Share in our discoveries across three projects as we work to provide the first intellectual access to our hidden treasures relating to work and labor in early 20th Century New England, the 1939-1940 New York World's Fair and its period, and Boston local TV news.

Monday, October 31, 2011

Fair License

In 1938, with construction on the fairgrounds underway, the New York World’s Fair began to edge its way into the frame of everyday life for New Yorkers throughout the state, as we see in this frame enlargement from a 1938 home movie in Northeast Historic Film’s Cyrus Pinkham Collection.

Credit: Cyrus Pinkham Collection, Northeast Historic Film

As reported in a January 17, 1938, Time Magazine article, “debonair, voluble Grover Whalen, Manhattan's perennial greeter and president of the Fair, last year sold New York's Governor Herbert H. Lehman the idea of stamping...all 1938 automobile license plates [with] the phrase NEW YORK WORLD'S FAIR 1939.” Whalen asserted that "Surely every automobile owner and driver in the State of New York should welcome the opportunity to act as an ambassador of good-will for the Empire State."
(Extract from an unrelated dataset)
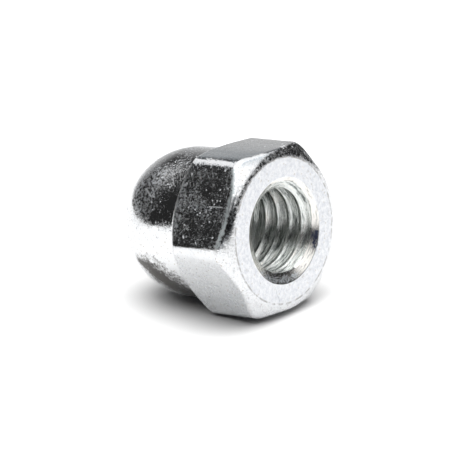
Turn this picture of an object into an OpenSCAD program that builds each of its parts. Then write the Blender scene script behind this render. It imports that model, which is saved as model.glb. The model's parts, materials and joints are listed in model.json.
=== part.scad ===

In his 2010 book, Twilight at the World of Tomorrow: Genius, Madness, Murder, and the 1939 World’s Fair on the Brink of War, James Mauro observes that not every New Yorker was happy to be part of Whalen’s promotion machine:
Most citizens took the news in stride, yet if there was any indication of New York’s flippant attitude about the Fair, it came in the grumblings of drivers who wondered why they were being forced to carry free advertising on their cars.

One particular cynic, a forty-two-year-old mechanic from White Plains named Martin McBohin, expressed his displeasure by covering up the offending ad with electrical tape and subsequently got himself arrested for defacing a license plate. Before his trial, he announced to the press, “Next thing you know, the State will compel us to advertise someone’s corn flakes.”